A highly sophisticated threat actor is exploiting a critical vulnerability in Cisco Catalyst Software-Defined Wide Area Network (SD-WAN) Controllers.
Rapid7 disclosed CVE-2026-20182, an authentication bypass vulnerability in Cisco’s market-leading network management solution. By allowing unauthenticated attackers free rein over one of an organization’s most powerful tools, it earned the highest possible 10 out of 10 score in the Common Vulnerability Scoring System (CVSS).
In an updated blog post today, Rapid7 director of vulnerability intelligence Douglas McKee hammered home just how serious an issue this was. “Attackers have become very good at turning central infrastructure weaknesses into high impact operations,” he warned, and for nation-states in particular, “an SD-WAN controller is a great place to do [espionage], because it lives in the middle of trust relationships most organizations rarely question.” To avoid sensationalizing, McKee added, “To be fair, not every bug turns into Internet-wide exploitation overnight.”
In fact, CVE-2026-20182 had been exploited overnight. In a separate publication that same day, researchers at Cisco Talos flagged that a group it tracks as UAT-8616 has already gotten to it.
Hackers Leverage Critical Bugs in Cisco Catalyst
Not only is CVE-2026-20182 not the first vulnerability discovered in Cisco Catalyst this year, it isn’t even the first authentication bypass vulnerability with a “critical” 10 score on the CVSS scale.
Back in February, Cisco revealed half a dozen issues with Catalyst. The cream was CVE-2026-20127, which gave unauthenticated attackers the power to log into Cisco controllers as high-privileged users. Though Cisco characterized in-the-wild exploitation of CVE-2026-20127 as “limited,” Talos researchers suggested that it was extensive, lasting at least a few years — a lifetime in cyber years. They labeled the threat cluster actor behind that exploitation “UAT-8616,” calling it “highly sophisticated.”
Cisco patched CVE-2026-20127, threatening to derail UAT-8616’s fun. The threat actor was unphased, though, as it seems to have almost immediately picked up with yet another, nearly identical vulnerability in the very same product line.
The difference is really only a technicality. In February, the issue was that the Catalyst Controller and Manager weren’t rigorous enough in authenticating SD-WAN components, so any hacker off the street could use a specially crafted message to impersonate a device and get in. This month, the problem is that the Controller doesn’t actually verify the legitimacy of a specific type of component — a hub router, “vHub,” used in cloud deployments — before authenticating it. As a consequence, and as with the February CVE before it, attackers can use this new CVE to obtain administrative privileges in targeted systems and access “NETCONF,” a protocol through which they could mess with all kinds of network configurations.
What Might Happen Next to Cisco’s Customers
The first time UAT-8616 exploited a Catalyst authentication bypass bug, it took advantage of its access to exploit an older vulnerability, CVE-2022-20775, and escalate from privileged to outright root access.
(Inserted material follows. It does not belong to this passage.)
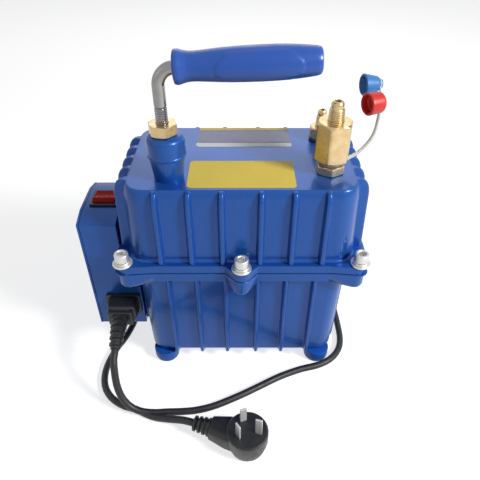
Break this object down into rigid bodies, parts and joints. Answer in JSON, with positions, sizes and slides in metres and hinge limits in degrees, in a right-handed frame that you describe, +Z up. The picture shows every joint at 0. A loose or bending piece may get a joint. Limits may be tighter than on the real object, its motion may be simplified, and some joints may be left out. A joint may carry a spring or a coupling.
{
  "type": "hvac vacuum pump",
  "caption": "Portable vacuum pump in a ribbed blue two-part metal housing, with carrying handle, brass flare ports, tethered caps, switch box and plug-in cord.",
  "frame": {"origin": "on the floor under the middle of the pump without its cord, connector and wall plug", "axes": "+Z up, -Y towards the front with the power inlet, +X towards the side away from the switch box"},
  "size_m": [0.2674, 0.3623, 0.3251],
  "materials": {
    "blue_paint": "glossy metallic blue paint on cast aluminium",
    "blue_rubber": "satin moulded blue rubber",
    "black_rubber": "matt black moulding",
    "black_plastic": "satin black moulding",
    "red_plastic": "satin red moulding",
    "blue_plastic": "satin light blue moulding",
    "clear_plastic": "milky soft plastic",
    "zinc": "bright zinc plate",
    "chrome": "polished chrome",
    "brass": "machined brass",
    "steel": "plain steel",
    "cast_iron": "machined grey iron",
    "copper": "plain copper",
    "carbon": "carbon composite"
  },
  "bodies": {
    "housing": {"lower_shell": "blue_paint", "upper_shell": "blue_paint", "control_box": "blue_paint", "control_box_cover": "blue_paint", "handle_grip": "blue_rubber", "foot_front_left": "blue_rubber", "foot_front_right": "blue_rubber", "foot_back_left": "blue_rubber", "foot_back_right": "blue_rubber", "flange_gasket": "black_rubber", "exhaust_port_seal": "black_rubber", "cord_connector": "black_rubber", "power_cord": "black_rubber", "wall_plug": "black_rubber", "switch_frame": "black_plastic", "power_inlet": "black_plastic", "flange_bolt_front_left": "zinc", "flange_bolt_front_middle": "zinc", "flange_bolt_front_right": "zinc", "flange_bolt_back_left": "zinc", "flange_bolt_back_middle": "zinc", "flange_bolt_back_right": "zinc", "flange_washer_front_left": "zinc", "flange_washer_front_middle": "zinc", "flange_washer_front_right": "zinc", "flange_washer_back_left": "zinc", "flange_washer_back_middle": "zinc", "flange_washer_back_right": "zinc", "box_screw_lower": "zinc", "box_screw_upper": "zinc", "handle_rod": "chrome", "handle_lock_nut": "brass", "intake_adapter": "brass", "check_valve_body": "brass", "exhaust_port": "brass", "check_valve_spring": "steel", "run_capacitor": "steel", "bearing_left": "steel", "bearing_right": "steel", "plug_pin_earth": "steel", "plug_pin_line": "steel", "plug_pin_neutral": "steel", "stator_core": "cast_iron", "motor_end_plate": "cast_iron", "pump_front_plate": "cast_iron", "pump_cylinder": "cast_iron", "pump_end_cover": "cast_iron", "motor_cradle": "cast_iron", "stator_windings": "copper", "intake_tube": "copper"},
    "rotor": {"pump_shaft": "steel", "motor_rotor": "steel", "vane_rotor": "steel", "vane_front": "carbon", "vane_back": "carbon"},
    "switch_rocker": {"rocker": "red_plastic"},
    "strap": {"cap_strap": "clear_plastic"},
    "red_cap": {"red_cap": "red_plastic"},
    "blue_cap": {"blue_cap": "blue_plastic"},
    "poppet": {"check_valve_poppet": "brass"}
  },
  "joints": [
    {"name": "shaft_spin", "type": "hinge", "parent": "housing", "child": "rotor", "pos_m": [0.01835, 0, 0.075], "axis": [1, 0, 0], "continuous": true},
    {"name": "rocker_tilt", "type": "hinge", "parent": "housing", "child": "switch_rocker", "pos_m": [-0.11245, -0.002, 0.1703], "axis": [1, 0, 0], "range_deg": [0, 18]},
    {"name": "strap_swing", "type": "hinge", "parent": "housing", "child": "strap", "pos_m": [0.09435, -0.027, 0.2241], "axis": [0, 0, 1], "range_deg": [-75, 75]},
    {"name": "red_cap_turn", "type": "hinge", "parent": "strap", "child": "red_cap", "pos_m": [0.11175, -0.0312, 0.277], "axis": [0.9272, 0.3746, 0], "continuous": true},
    {"name": "blue_cap_turn", "type": "hinge", "parent": "strap", "child": "blue_cap", "pos_m": [0.11155, -0.0078, 0.2842], "axis": [0.9848, 0.1736, 0], "continuous": true},
    {"name": "check_valve_lift", "type": "slide", "parent": "housing", "child": "poppet", "axis": [0, 0, -1], "range_m": [0, 0.003], "stiffness_N_per_m": 60, "springref_m": -0.004, "deforming": ["check_valve_spring"]}
  ]
}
Without spelling it out, Talos indicated that the threat actor might have been “looking to establish persistent footholds into high-value organizations including Critical Infrastructure (CI) sectors.”
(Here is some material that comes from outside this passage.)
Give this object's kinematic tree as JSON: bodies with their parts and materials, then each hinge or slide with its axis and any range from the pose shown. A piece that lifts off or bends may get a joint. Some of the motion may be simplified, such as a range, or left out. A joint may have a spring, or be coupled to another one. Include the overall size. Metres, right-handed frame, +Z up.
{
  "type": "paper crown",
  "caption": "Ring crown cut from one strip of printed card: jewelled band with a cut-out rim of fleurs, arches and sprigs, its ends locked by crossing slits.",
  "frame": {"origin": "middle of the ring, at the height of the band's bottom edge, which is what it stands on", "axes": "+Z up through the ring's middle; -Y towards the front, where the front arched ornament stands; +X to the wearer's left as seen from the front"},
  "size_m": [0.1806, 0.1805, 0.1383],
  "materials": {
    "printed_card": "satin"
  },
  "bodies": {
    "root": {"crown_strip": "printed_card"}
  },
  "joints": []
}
This time around, the researchers observed the threat actor performing “similar post-compromise actions” after winning initial access, including adding SSH keys to targeted systems, modifying NETCONF configurations, and escalating to root.
Little is known of UAT-8616 beyond all this, but those willing to speculate might note that the most sophisticated threat actors who abuse edge technologies, especially Cisco products, are usually Chinese. On top of that, in its latest blog, Talos wrote that UAT-8616 “overlaps with the Operational Relay Box (ORB) networks” it tracks, ORBs being most common among Chinese groups.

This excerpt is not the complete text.